[Start RECORDED INFORMATION]

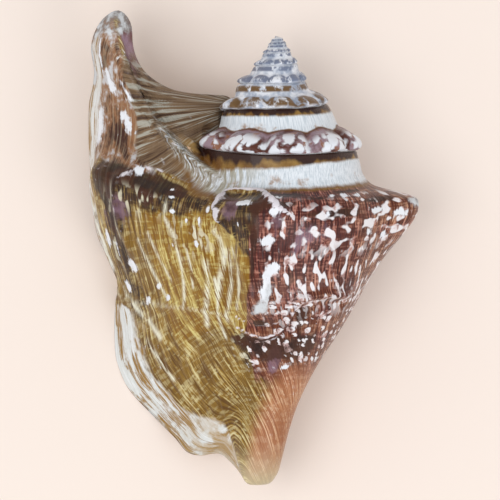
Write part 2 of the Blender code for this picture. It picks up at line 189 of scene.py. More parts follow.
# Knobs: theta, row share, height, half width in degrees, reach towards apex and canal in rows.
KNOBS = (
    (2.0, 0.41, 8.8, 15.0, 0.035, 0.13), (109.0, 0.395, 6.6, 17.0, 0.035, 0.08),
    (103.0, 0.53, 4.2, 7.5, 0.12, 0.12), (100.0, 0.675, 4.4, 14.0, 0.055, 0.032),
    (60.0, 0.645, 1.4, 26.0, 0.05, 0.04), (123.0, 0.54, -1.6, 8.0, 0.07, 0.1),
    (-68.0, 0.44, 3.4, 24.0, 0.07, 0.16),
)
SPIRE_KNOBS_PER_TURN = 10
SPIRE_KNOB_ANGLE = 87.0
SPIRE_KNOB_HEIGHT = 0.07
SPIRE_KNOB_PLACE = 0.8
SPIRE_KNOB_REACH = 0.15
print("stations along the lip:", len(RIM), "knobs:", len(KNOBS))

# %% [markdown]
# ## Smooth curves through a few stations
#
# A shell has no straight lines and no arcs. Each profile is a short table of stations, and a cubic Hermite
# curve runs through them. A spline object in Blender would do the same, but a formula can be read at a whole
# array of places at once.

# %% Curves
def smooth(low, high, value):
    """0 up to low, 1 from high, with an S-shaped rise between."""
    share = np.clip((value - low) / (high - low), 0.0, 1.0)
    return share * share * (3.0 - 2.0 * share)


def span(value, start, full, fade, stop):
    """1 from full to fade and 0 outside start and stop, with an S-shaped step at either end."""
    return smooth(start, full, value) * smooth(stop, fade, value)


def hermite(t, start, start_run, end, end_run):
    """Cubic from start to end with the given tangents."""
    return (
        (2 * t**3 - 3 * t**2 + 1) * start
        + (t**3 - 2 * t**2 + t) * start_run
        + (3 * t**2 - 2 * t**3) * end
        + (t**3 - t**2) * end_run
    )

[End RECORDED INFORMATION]
[Start RECORDED INFORMATION]

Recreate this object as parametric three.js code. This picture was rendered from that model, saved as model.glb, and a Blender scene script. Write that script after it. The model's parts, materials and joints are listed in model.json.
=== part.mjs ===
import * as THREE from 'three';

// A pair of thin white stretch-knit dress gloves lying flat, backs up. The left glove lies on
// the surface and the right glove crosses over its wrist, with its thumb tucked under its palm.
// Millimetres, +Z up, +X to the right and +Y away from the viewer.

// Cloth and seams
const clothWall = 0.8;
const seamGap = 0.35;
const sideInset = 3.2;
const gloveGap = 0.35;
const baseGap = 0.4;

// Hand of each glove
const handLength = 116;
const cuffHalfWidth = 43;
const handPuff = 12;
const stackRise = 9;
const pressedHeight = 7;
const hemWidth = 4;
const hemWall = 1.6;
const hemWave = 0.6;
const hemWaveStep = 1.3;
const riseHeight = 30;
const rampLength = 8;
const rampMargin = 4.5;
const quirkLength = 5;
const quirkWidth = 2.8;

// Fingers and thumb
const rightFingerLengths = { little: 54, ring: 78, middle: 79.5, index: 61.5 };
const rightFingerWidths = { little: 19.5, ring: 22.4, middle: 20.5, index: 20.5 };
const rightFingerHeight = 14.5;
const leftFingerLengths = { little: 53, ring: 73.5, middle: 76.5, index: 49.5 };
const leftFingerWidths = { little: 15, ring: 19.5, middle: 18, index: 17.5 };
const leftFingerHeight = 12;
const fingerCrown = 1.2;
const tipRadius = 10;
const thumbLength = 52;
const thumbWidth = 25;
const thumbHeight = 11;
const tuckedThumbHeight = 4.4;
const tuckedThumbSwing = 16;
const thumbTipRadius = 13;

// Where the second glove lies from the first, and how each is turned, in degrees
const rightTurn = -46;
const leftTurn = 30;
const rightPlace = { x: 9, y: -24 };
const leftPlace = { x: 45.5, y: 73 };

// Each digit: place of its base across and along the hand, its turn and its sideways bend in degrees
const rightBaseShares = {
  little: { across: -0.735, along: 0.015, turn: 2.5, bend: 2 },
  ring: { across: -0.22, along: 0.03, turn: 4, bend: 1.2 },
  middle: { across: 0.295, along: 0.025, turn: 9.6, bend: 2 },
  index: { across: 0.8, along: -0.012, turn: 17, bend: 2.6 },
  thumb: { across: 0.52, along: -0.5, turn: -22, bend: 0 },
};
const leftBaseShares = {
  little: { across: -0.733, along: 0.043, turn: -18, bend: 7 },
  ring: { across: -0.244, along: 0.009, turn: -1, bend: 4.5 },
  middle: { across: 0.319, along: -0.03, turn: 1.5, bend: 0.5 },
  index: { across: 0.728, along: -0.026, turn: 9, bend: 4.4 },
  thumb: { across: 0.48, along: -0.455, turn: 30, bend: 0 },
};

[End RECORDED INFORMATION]
[Start RECORDED INFORMATION]

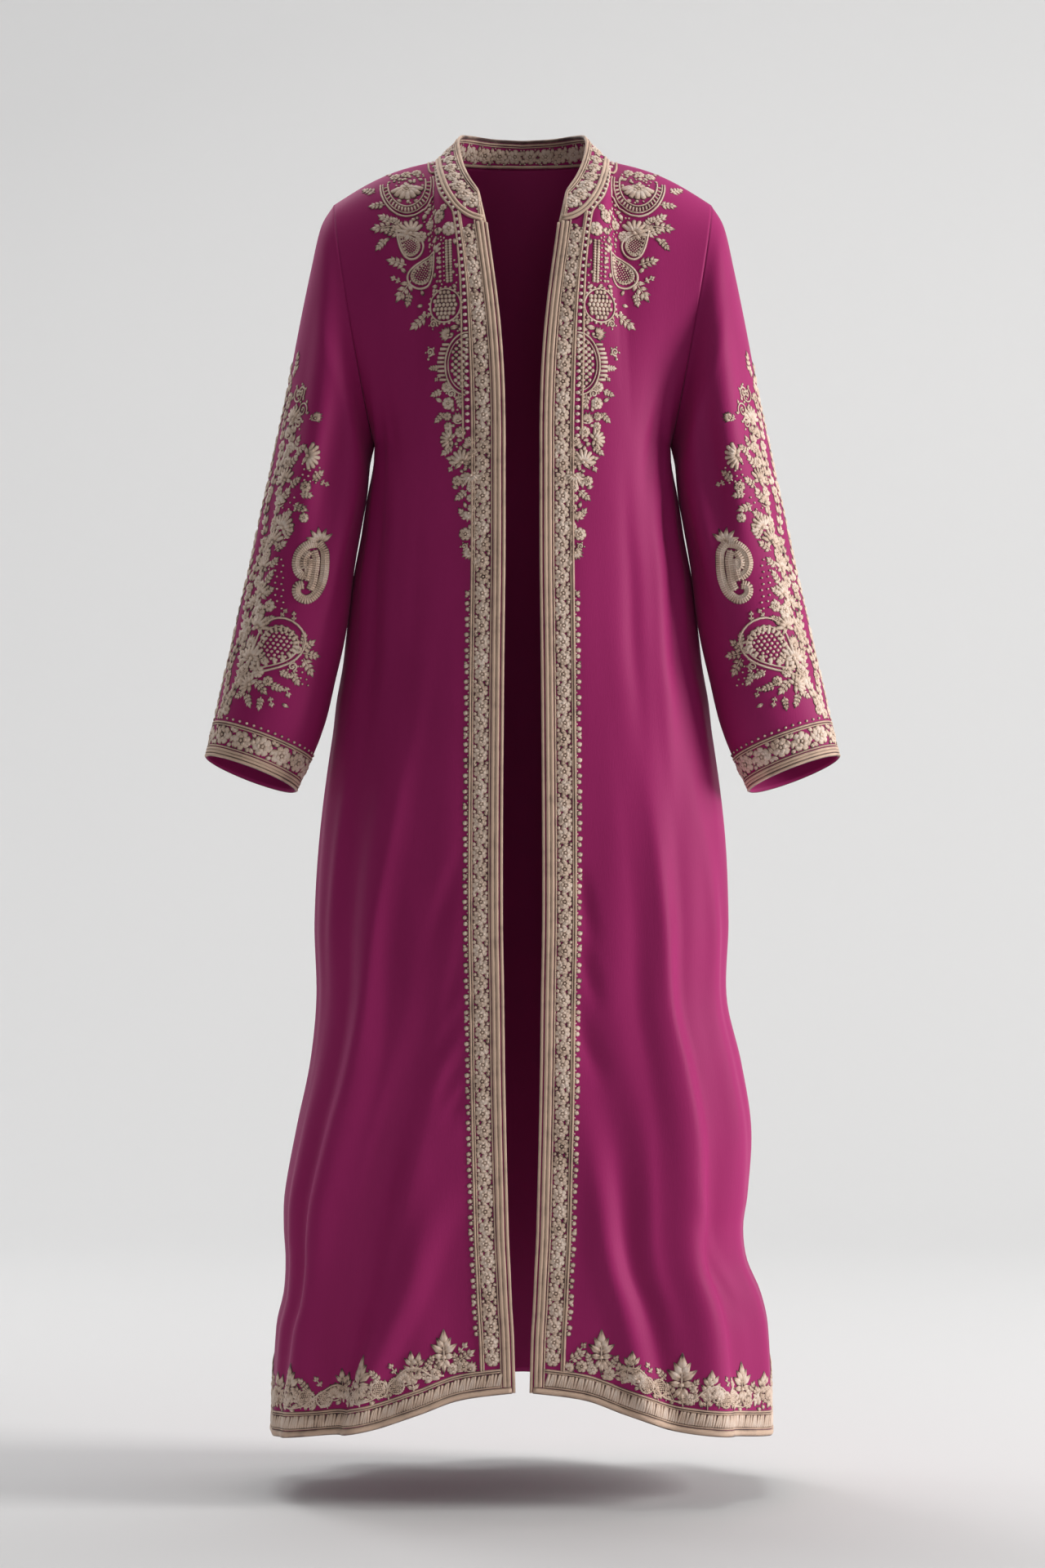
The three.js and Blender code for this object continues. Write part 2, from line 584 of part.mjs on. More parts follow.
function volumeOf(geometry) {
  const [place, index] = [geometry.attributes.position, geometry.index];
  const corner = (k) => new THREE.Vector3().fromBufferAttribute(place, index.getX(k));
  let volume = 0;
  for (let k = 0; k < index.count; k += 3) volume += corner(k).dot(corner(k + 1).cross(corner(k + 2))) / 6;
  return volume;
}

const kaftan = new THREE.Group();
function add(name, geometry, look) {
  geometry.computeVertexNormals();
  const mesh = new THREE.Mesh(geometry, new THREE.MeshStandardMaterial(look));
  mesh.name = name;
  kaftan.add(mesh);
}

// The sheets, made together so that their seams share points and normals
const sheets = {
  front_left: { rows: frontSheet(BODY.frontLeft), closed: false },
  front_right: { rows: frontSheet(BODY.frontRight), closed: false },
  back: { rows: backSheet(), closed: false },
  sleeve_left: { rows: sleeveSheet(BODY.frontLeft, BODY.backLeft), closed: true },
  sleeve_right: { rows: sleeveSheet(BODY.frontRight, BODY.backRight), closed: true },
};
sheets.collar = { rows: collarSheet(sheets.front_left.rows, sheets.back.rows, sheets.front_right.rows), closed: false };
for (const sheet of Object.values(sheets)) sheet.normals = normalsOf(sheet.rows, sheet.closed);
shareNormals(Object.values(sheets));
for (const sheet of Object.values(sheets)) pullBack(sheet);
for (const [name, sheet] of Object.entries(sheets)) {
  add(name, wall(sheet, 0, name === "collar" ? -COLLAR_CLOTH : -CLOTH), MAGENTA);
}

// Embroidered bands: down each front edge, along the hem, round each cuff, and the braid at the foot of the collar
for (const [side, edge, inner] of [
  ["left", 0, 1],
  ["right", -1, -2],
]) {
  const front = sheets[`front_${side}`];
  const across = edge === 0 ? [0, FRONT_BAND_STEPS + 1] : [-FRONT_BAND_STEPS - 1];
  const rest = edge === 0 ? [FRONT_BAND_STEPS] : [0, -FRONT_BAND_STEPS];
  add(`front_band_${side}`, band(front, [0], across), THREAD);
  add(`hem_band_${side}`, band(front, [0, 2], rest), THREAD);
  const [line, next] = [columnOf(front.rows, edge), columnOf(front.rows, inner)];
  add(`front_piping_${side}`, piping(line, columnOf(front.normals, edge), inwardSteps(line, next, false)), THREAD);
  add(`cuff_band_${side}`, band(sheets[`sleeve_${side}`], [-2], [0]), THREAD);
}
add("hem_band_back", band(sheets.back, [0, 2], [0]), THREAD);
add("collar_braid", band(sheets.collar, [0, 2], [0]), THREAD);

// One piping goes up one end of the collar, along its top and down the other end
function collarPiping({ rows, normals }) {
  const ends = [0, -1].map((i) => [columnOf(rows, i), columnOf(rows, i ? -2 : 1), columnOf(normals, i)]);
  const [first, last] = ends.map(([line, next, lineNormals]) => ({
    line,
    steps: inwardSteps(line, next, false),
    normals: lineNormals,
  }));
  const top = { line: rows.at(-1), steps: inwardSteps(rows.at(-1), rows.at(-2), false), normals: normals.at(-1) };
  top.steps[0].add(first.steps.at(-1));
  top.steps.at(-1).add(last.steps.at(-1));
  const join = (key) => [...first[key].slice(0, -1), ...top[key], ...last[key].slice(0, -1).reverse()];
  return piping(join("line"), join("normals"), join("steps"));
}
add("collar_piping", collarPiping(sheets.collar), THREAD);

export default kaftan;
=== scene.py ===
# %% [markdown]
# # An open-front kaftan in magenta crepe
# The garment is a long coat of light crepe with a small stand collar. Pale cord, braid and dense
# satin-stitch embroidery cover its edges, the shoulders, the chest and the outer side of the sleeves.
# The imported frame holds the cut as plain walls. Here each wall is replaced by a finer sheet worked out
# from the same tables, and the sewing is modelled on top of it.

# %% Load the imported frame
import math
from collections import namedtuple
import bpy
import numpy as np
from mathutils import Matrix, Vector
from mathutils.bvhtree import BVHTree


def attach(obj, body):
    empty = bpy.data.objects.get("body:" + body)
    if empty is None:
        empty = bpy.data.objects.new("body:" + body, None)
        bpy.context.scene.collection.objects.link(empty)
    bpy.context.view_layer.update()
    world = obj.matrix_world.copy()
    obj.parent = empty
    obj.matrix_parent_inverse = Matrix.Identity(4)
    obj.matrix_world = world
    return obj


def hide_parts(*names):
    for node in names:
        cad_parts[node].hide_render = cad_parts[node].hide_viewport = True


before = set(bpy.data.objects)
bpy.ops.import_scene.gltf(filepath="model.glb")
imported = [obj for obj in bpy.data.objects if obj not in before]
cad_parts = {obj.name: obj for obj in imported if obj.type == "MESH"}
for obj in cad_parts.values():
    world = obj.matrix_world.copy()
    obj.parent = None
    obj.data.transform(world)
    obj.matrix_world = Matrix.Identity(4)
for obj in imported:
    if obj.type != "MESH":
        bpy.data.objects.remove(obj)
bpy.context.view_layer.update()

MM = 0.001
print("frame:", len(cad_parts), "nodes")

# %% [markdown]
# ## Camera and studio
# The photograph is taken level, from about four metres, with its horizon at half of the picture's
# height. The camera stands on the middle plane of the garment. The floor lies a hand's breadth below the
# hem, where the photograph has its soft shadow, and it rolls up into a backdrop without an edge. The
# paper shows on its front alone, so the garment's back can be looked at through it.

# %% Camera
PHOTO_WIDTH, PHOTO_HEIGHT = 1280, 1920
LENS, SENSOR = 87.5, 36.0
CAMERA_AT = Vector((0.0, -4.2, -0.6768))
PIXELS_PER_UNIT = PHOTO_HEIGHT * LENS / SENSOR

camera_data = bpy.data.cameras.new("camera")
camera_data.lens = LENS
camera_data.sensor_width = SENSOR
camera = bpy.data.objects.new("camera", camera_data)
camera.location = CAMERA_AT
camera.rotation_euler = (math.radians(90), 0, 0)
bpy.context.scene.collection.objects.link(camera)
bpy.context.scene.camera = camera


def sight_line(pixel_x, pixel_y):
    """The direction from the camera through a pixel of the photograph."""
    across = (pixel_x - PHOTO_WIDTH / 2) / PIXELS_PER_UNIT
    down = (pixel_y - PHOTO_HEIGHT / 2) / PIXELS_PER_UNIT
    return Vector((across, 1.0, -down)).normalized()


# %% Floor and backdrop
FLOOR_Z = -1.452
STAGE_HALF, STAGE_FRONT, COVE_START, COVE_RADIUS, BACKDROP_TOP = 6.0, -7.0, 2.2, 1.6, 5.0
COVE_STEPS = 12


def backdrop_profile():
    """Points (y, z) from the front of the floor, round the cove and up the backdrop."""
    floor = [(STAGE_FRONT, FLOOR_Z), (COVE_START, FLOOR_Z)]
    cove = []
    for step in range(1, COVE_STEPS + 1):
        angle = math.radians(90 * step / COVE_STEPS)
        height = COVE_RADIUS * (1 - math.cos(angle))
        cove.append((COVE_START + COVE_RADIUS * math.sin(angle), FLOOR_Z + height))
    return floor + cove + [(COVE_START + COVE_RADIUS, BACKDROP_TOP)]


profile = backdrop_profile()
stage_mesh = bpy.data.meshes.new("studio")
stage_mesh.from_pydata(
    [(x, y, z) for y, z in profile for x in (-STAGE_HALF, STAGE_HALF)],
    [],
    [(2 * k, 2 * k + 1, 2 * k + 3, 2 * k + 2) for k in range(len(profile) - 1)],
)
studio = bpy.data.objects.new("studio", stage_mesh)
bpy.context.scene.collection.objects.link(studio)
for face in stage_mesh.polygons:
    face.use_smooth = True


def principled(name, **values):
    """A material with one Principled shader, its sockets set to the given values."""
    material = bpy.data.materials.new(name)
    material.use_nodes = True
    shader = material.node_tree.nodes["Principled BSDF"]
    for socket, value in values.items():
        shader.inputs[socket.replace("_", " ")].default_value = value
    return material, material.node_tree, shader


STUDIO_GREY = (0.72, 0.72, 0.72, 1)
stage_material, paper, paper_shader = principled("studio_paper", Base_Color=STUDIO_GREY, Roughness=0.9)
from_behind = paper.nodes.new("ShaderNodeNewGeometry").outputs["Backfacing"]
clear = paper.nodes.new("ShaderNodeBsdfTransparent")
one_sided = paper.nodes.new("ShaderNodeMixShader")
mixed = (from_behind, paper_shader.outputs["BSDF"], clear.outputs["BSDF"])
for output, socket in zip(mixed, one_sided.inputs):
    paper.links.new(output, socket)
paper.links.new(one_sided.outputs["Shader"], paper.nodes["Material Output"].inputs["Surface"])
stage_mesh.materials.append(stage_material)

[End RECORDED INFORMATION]

### [YOUR GOAL]
Transcribe, exactly and without additions, the lines of the records above, beginning with the line that contains "the other end" and ending with the line that contains "imported = [obj", both included.

### [RESPONSE TO THE EXERCISE]
// One piping goes up one end of the collar, along its top and down the other end
function collarPiping({ rows, normals }) {
  const ends = [0, -1].map((i) => [columnOf(rows, i), columnOf(rows, i ? -2 : 1), columnOf(normals, i)]);
  const [first, last] = ends.map(([line, next, lineNormals]) => ({
    line,
    steps: inwardSteps(line, next, false),
    normals: lineNormals,
  }));
  const top = { line: rows.at(-1), steps: inwardSteps(rows.at(-1), rows.at(-2), false), normals: normals.at(-1) };
  top.steps[0].add(first.steps.at(-1));
  top.steps.at(-1).add(last.steps.at(-1));
  const join = (key) => [...first[key].slice(0, -1), ...top[key], ...last[key].slice(0, -1).reverse()];
  return piping(join("line"), join("normals"), join("steps"));
}
add("collar_piping", collarPiping(sheets.collar), THREAD);

export default kaftan;
=== scene.py ===
# %% [markdown]
# # An open-front kaftan in magenta crepe
# The garment is a long coat of light crepe with a small stand collar. Pale cord, braid and dense
# satin-stitch embroidery cover its edges, the shoulders, the chest and the outer side of the sleeves.
# The imported frame holds the cut as plain walls. Here each wall is replaced by a finer sheet worked out
# from the same tables, and the sewing is modelled on top of it.

# %% Load the imported frame
import math
from collections import namedtuple
import bpy
import numpy as np
from mathutils import Matrix, Vector
from mathutils.bvhtree import BVHTree


def attach(obj, body):
    empty = bpy.data.objects.get("body:" + body)
    if empty is None:
        empty = bpy.data.objects.new("body:" + body, None)
        bpy.context.scene.collection.objects.link(empty)
    bpy.context.view_layer.update()
    world = obj.matrix_world.copy()
    obj.parent = empty
    obj.matrix_parent_inverse = Matrix.Identity(4)
    obj.matrix_world = world
    return obj


def hide_parts(*names):
    for node in names:
        cad_parts[node].hide_render = cad_parts[node].hide_viewport = True


before = set(bpy.data.objects)
bpy.ops.import_scene.gltf(filepath="model.glb")
imported = [obj for obj in bpy.data.objects if obj not in before]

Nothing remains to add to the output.